**SET TASK:** Your answer should consist only of the lines below from the one with "shift = footprint_shift(groups)" through the one with "obj.parent = None", copied exactly.

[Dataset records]
--------------------------------------------------

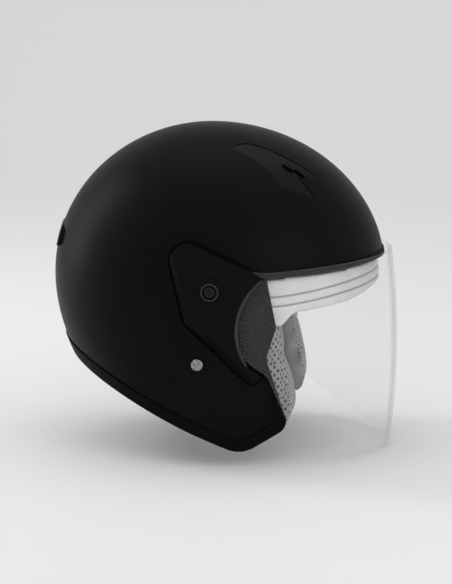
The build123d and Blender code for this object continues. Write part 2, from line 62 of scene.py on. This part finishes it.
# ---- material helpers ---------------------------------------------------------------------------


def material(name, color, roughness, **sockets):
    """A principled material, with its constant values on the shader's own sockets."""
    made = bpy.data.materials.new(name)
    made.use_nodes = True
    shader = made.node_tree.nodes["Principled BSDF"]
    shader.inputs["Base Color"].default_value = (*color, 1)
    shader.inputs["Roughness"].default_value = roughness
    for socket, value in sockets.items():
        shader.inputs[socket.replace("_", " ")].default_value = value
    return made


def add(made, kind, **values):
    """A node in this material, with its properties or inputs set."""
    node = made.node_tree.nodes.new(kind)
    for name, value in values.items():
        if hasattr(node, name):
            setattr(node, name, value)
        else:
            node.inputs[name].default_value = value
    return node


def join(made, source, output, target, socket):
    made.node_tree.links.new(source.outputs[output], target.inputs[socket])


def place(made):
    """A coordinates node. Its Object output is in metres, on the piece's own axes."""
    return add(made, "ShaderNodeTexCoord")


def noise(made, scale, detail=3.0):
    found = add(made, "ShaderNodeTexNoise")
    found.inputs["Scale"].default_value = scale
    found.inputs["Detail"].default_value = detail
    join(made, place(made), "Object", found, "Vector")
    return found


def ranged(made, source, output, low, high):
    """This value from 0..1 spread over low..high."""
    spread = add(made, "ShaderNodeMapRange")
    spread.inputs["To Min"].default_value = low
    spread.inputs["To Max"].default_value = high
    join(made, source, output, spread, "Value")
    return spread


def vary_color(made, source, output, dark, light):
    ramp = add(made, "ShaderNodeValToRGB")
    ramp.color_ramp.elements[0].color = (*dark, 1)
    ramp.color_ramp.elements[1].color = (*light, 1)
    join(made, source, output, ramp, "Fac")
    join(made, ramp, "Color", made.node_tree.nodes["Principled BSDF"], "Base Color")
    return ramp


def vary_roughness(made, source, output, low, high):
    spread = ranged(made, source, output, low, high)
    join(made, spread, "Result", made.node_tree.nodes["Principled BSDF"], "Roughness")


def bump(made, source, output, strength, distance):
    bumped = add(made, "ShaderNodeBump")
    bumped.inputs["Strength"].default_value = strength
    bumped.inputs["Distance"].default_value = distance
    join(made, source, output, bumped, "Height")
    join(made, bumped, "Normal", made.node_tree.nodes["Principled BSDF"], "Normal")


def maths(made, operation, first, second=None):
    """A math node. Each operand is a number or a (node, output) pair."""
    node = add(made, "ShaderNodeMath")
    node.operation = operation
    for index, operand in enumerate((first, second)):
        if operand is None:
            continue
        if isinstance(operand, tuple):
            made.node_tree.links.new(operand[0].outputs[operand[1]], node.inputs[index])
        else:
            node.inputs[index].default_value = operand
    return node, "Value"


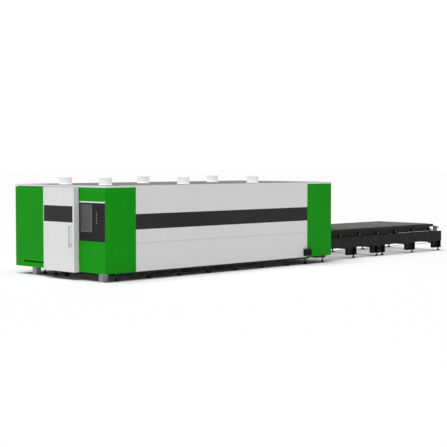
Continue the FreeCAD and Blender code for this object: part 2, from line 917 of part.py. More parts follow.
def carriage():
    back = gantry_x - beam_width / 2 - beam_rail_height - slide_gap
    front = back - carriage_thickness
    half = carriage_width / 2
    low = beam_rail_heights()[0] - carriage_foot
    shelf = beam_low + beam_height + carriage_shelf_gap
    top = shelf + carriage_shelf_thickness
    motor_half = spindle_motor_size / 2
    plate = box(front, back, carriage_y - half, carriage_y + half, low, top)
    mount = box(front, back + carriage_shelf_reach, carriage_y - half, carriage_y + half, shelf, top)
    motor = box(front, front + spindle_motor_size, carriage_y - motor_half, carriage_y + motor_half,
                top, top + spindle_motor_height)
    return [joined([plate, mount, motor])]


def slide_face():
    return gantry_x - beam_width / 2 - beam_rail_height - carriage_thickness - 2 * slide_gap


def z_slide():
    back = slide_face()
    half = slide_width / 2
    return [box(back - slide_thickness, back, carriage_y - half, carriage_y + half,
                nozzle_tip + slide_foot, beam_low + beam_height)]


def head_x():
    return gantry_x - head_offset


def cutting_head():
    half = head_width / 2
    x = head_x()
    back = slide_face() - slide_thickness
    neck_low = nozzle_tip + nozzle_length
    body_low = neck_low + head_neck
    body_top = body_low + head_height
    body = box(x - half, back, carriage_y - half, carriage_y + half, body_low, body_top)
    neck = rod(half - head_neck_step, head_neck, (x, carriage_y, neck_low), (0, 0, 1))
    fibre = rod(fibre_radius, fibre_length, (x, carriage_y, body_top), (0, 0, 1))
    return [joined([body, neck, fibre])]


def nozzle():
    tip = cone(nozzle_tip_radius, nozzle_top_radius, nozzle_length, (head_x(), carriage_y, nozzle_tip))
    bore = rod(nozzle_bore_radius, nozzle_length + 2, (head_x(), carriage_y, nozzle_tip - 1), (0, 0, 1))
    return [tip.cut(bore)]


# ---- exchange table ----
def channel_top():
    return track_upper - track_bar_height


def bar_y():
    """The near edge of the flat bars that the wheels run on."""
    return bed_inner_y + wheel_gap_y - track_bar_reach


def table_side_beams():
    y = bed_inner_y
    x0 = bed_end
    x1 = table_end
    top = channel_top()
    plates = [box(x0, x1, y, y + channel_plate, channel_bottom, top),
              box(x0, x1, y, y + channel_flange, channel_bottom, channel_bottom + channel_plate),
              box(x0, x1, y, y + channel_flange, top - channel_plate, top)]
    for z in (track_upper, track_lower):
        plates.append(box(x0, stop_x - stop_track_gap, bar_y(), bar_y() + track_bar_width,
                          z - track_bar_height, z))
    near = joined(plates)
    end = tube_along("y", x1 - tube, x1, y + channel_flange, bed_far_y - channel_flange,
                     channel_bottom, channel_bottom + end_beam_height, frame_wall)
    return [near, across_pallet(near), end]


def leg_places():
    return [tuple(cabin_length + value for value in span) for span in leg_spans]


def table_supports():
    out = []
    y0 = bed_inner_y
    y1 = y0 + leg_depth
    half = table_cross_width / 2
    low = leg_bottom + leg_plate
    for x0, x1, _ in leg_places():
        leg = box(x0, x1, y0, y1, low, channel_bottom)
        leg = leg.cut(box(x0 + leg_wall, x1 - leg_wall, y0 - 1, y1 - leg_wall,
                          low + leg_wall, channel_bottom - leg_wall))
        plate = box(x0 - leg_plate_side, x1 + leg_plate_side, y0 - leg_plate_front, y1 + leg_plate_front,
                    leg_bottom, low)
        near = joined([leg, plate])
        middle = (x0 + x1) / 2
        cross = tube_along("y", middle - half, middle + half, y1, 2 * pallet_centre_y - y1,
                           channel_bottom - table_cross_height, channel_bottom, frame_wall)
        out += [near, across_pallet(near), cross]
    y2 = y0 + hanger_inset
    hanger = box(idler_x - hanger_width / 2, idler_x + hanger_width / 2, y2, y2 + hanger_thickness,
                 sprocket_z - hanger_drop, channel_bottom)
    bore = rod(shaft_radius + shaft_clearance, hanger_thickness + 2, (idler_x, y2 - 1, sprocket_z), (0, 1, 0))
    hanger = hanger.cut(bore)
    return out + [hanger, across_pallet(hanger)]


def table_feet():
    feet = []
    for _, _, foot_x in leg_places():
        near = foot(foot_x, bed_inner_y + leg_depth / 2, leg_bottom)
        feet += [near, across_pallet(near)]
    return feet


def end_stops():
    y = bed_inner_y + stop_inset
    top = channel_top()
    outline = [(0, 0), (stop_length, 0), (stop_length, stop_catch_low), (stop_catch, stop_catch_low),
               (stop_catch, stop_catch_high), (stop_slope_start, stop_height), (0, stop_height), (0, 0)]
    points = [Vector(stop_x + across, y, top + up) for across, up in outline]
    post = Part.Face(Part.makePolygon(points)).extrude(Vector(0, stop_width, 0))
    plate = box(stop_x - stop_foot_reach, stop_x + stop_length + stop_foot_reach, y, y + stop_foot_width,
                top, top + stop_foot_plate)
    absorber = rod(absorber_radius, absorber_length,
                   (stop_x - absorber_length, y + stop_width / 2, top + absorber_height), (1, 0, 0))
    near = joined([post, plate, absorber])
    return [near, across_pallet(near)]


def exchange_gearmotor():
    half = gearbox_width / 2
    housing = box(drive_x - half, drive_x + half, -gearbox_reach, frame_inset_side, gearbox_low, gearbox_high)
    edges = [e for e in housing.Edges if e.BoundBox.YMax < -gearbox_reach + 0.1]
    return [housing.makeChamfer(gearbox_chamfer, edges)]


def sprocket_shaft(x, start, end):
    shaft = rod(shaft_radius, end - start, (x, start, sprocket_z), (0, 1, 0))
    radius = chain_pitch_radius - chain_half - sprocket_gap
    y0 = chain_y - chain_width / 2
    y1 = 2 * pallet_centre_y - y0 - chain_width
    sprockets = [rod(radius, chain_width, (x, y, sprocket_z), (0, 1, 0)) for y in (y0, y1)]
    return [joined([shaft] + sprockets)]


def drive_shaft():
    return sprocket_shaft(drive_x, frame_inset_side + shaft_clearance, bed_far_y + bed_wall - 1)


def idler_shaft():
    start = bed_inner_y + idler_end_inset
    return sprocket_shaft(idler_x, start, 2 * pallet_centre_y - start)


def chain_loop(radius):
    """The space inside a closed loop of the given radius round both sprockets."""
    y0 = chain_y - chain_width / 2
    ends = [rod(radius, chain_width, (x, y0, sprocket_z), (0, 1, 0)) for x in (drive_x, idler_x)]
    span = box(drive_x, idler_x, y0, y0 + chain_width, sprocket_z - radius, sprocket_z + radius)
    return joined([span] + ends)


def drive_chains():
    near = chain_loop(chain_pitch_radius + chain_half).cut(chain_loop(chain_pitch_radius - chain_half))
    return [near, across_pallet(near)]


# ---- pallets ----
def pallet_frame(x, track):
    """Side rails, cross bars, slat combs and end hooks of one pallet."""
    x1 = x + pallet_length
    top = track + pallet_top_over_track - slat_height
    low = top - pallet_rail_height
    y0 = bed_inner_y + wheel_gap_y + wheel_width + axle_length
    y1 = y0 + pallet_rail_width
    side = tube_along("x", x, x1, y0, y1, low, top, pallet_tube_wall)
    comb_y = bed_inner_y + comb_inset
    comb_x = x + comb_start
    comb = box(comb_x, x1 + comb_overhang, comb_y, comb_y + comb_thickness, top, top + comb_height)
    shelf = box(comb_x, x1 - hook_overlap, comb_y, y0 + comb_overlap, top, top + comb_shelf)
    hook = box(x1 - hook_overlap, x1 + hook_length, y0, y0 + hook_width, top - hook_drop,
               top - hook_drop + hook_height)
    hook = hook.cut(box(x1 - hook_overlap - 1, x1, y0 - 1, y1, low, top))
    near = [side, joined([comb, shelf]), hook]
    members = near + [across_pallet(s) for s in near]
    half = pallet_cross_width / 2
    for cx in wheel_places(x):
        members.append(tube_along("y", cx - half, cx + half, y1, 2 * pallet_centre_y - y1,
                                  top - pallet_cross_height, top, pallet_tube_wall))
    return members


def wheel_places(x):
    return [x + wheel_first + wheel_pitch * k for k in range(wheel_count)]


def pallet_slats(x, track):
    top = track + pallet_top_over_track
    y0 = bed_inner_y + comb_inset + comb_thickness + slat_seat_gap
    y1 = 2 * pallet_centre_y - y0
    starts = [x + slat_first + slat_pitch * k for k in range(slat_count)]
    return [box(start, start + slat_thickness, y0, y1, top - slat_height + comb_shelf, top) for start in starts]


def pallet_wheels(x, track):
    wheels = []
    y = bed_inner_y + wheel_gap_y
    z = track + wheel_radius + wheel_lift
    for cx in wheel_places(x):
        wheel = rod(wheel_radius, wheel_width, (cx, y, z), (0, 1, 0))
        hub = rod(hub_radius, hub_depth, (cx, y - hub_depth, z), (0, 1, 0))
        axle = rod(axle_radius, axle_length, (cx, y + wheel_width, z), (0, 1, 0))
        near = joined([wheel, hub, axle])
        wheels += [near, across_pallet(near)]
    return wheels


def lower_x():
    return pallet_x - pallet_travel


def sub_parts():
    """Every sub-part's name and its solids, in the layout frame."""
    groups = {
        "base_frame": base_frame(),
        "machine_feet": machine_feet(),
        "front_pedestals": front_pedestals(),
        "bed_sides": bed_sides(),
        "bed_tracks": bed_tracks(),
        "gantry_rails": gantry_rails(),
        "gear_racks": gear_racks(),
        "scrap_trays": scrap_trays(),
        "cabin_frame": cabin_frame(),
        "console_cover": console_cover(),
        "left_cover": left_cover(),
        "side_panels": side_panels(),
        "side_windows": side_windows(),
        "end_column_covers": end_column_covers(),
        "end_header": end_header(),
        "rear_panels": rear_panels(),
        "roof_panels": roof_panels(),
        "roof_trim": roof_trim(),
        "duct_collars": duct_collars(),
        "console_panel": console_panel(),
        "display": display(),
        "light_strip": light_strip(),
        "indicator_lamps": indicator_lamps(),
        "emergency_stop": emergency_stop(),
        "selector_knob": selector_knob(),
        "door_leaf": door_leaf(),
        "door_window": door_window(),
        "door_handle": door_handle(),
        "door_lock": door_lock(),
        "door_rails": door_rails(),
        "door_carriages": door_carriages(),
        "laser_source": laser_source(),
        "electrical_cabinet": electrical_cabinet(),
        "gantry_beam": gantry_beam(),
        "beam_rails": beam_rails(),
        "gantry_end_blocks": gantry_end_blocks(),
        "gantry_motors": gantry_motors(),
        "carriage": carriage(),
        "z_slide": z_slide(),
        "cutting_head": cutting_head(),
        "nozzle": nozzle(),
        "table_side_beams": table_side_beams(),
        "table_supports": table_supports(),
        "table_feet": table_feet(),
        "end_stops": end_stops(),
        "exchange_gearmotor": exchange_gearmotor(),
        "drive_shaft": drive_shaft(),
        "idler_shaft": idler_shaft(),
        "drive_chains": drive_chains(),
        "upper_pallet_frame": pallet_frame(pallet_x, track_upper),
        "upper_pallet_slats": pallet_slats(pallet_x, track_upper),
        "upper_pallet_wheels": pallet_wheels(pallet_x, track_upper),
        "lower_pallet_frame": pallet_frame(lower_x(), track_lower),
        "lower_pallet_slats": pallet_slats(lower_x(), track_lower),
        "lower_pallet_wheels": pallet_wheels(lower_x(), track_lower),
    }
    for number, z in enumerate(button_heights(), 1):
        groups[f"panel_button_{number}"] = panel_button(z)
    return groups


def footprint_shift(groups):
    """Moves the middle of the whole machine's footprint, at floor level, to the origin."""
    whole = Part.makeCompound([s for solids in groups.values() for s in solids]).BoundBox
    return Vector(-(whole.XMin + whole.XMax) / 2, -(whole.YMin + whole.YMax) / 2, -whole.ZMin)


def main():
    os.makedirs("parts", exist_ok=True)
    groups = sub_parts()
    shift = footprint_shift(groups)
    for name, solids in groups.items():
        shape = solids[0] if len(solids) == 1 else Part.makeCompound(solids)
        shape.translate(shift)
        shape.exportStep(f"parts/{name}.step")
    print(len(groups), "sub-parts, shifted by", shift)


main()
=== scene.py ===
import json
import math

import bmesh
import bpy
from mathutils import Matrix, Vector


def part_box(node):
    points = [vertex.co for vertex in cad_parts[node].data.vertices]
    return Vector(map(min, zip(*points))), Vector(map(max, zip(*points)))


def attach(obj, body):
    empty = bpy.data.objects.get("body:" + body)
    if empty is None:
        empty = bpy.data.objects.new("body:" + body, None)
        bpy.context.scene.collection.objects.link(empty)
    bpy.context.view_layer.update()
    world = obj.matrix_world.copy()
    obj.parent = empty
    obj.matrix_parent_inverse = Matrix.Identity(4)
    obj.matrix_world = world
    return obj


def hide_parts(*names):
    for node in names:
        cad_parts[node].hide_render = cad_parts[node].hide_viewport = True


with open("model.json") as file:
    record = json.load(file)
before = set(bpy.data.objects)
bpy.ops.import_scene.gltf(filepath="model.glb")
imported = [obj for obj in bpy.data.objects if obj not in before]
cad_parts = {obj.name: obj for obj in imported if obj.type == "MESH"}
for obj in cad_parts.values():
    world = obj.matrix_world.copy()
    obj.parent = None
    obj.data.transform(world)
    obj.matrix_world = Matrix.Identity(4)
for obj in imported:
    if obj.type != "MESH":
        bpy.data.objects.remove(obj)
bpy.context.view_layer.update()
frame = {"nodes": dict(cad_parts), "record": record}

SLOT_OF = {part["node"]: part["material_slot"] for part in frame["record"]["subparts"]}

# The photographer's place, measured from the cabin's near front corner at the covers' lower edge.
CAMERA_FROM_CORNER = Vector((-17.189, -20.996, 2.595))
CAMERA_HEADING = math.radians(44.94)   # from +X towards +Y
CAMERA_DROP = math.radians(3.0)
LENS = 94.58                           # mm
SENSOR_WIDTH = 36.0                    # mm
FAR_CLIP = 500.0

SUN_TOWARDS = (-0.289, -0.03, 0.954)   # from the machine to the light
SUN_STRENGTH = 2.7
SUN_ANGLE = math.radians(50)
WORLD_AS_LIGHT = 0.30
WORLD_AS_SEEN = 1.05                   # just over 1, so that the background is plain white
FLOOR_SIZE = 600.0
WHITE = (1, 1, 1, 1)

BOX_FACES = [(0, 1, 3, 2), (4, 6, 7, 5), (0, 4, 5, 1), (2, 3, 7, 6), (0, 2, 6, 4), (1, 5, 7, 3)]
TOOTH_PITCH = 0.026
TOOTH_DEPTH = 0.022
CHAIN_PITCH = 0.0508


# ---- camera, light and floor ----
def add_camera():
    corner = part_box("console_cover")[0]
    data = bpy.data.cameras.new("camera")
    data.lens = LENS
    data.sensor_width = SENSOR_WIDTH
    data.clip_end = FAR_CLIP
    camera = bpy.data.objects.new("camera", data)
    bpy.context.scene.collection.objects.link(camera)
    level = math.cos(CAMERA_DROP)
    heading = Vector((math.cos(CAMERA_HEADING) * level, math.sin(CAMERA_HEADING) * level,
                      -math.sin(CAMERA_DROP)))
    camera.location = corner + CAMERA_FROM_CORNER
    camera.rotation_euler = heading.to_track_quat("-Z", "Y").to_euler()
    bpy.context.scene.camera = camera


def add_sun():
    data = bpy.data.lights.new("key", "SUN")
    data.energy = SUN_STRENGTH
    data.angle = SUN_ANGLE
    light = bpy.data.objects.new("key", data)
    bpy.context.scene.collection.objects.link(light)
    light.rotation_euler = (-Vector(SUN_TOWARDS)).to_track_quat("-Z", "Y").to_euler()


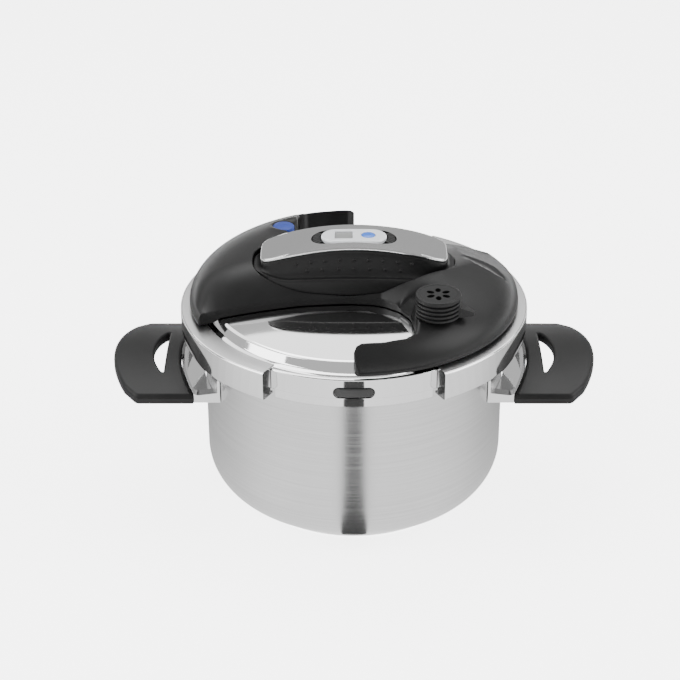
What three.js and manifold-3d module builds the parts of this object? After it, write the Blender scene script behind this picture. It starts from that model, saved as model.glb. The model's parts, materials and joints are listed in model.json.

--------------------------------------------------

**RESPONSE:**
    shift = footprint_shift(groups)
    for name, solids in groups.items():
        shape = solids[0] if len(solids) == 1 else Part.makeCompound(solids)
        shape.translate(shift)
        shape.exportStep(f"parts/{name}.step")
    print(len(groups), "sub-parts, shifted by", shift)


main()
=== scene.py ===
import json
import math

import bmesh
import bpy
from mathutils import Matrix, Vector


def part_box(node):
    points = [vertex.co for vertex in cad_parts[node].data.vertices]
    return Vector(map(min, zip(*points))), Vector(map(max, zip(*points)))


def attach(obj, body):
    empty = bpy.data.objects.get("body:" + body)
    if empty is None:
        empty = bpy.data.objects.new("body:" + body, None)
        bpy.context.scene.collection.objects.link(empty)
    bpy.context.view_layer.update()
    world = obj.matrix_world.copy()
    obj.parent = empty
    obj.matrix_parent_inverse = Matrix.Identity(4)
    obj.matrix_world = world
    return obj


def hide_parts(*names):
    for node in names:
        cad_parts[node].hide_render = cad_parts[node].hide_viewport = True


with open("model.json") as file:
    record = json.load(file)
before = set(bpy.data.objects)
bpy.ops.import_scene.gltf(filepath="model.glb")
imported = [obj for obj in bpy.data.objects if obj not in before]
cad_parts = {obj.name: obj for obj in imported if obj.type == "MESH"}
for obj in cad_parts.values():
    world = obj.matrix_world.copy()
    obj.parent = None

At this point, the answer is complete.